If I wanted to subjugate the entire first world, I would build a machine to distract them. I would numb, desensitize, and slowly acclimate them to a growing collection of erosions to their civil liberties, and everything they believe they stand for, and meanwhile, I would fatten them on a steady diet of fast food, soda, and endless endless endless streaming media. I would give them food, water, homes, and distractions.

The people I couldn’t give food, water, homes, and distractions to, I would disenfranchise. And I would do my best to turn them into scapegoats for all the problems I created for the first group of people who I have managed to make just uncomfortable enough to add to the endless streaming media, but not uncomfortable enough to revolt.

Of course, I don’t want to subjugate the entire first world. I don’t believe anyone really does, necessarily. But I do know that Stephen Hawking’s greatest fear is the looming spectre of artificial intelligence, and the associated rise of the machines. And I do fear that the internet may be the collective unconscious of the mainframe brain that will be the thinker behind that Matrix-like revolution.

If a cancer is simply anything that repeats itself ad-infinitum, meanwhile distracting, hijacking, and destroying other processes, then I don’t know what else to call the internet. It reproduces, reproduces, and reproduces its distractions, all the while coaxing us into what can only be described as a politically and socially vegetative state. The institutions of democracy that were built to protect and insulate us from tyranny, like the organs of our bodies, become infected with the cancer, and turn against us. We are left a dying body, gasping for air, striving to come to terms with how this all happened so quickly.
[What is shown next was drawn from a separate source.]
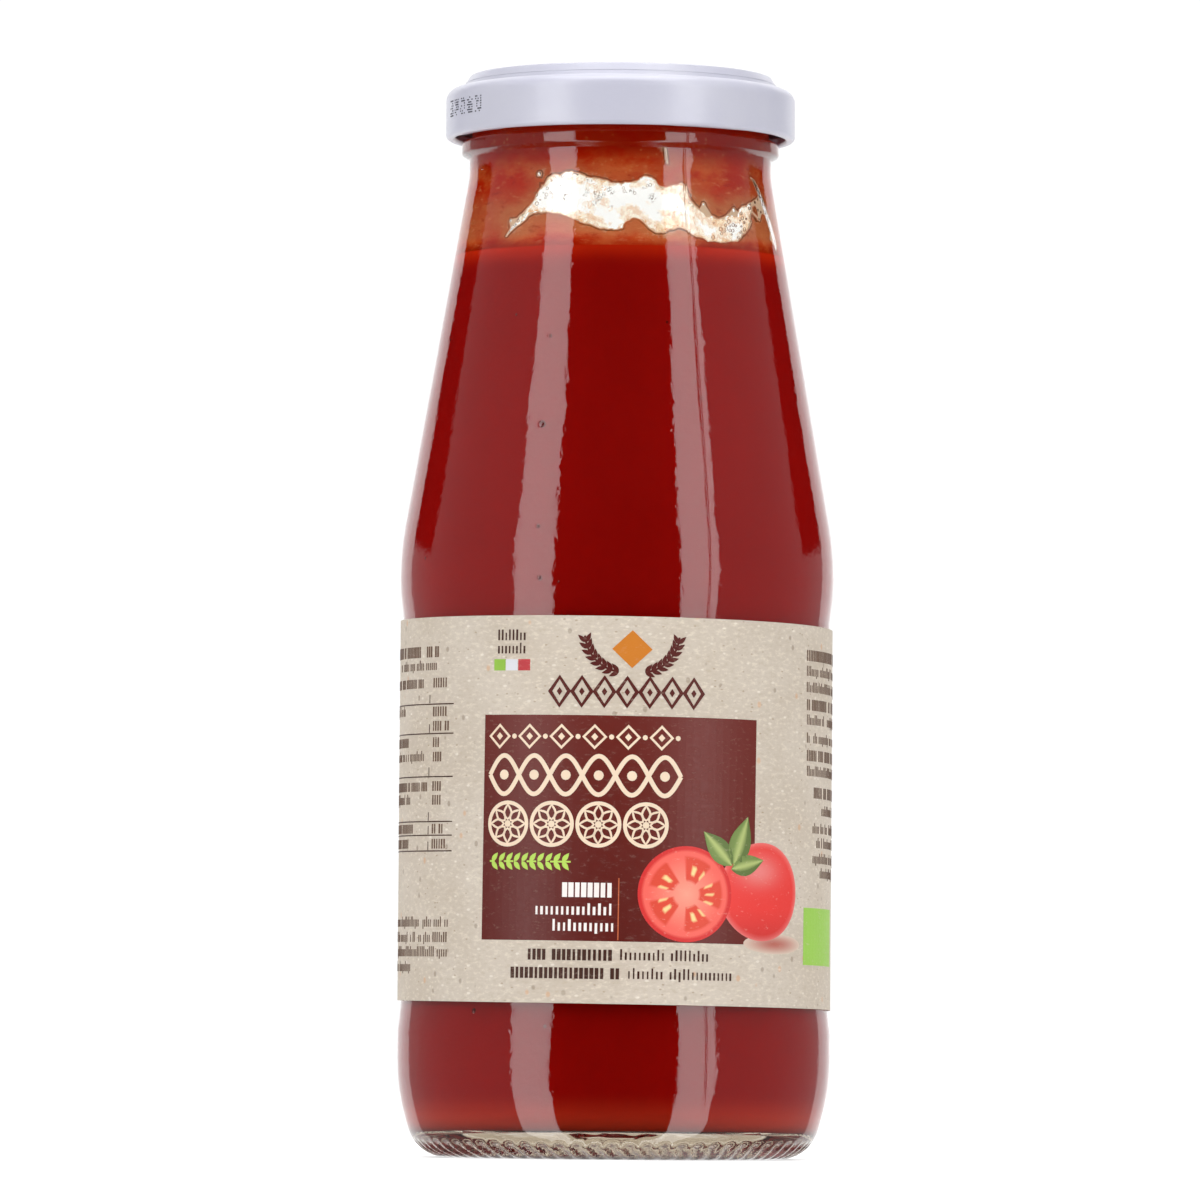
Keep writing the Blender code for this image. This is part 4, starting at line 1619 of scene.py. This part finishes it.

If Trump is elected president, I fear for the worst. All the precursors of civil war seem poised on the brink as it is. But if Hillary is elected, it’s just another distraction as the diseasemachine rumbles on. I can’t imagine two worse candidates. Trump, because he is a racist, a bigot, a xenophobe, a terrorist, and a fascist. Hillary, because when we collectively decided to vote for her instead of Bernie, we did so knowing full-well that she polled poorly against Trump… knowing full well that Bernie had a better chance to beat him.

The sub-prime mortgage crisis could have taught us something about risky bets on traditional norms — but it didn’t. We have all hedged our bets assuming that there could be no way in hell that America would be racist or stupid enough to give Trump the nomination. Now, we make bets based on a Hail Mary toss that he won’t be elected president. Instead of washing the DNC, the RNC, Capitol Hill, and the entire political machine of the latent, obvious, not even thinly veiled institutionalized corruption that defines it, we picked a Yes-Man (Woman) who could not be more emblematic of the cancer that American politics has become. Either way, I fear for the worst.

The writing is on the wall. The train is headed for the cliff. We can all see the edge we’re approaching. We say “well, maybe if we start turning left, we’ll be able to reroute”. But then, we remember what we were all here for in the first place… Pokemon. And the train rumbles on.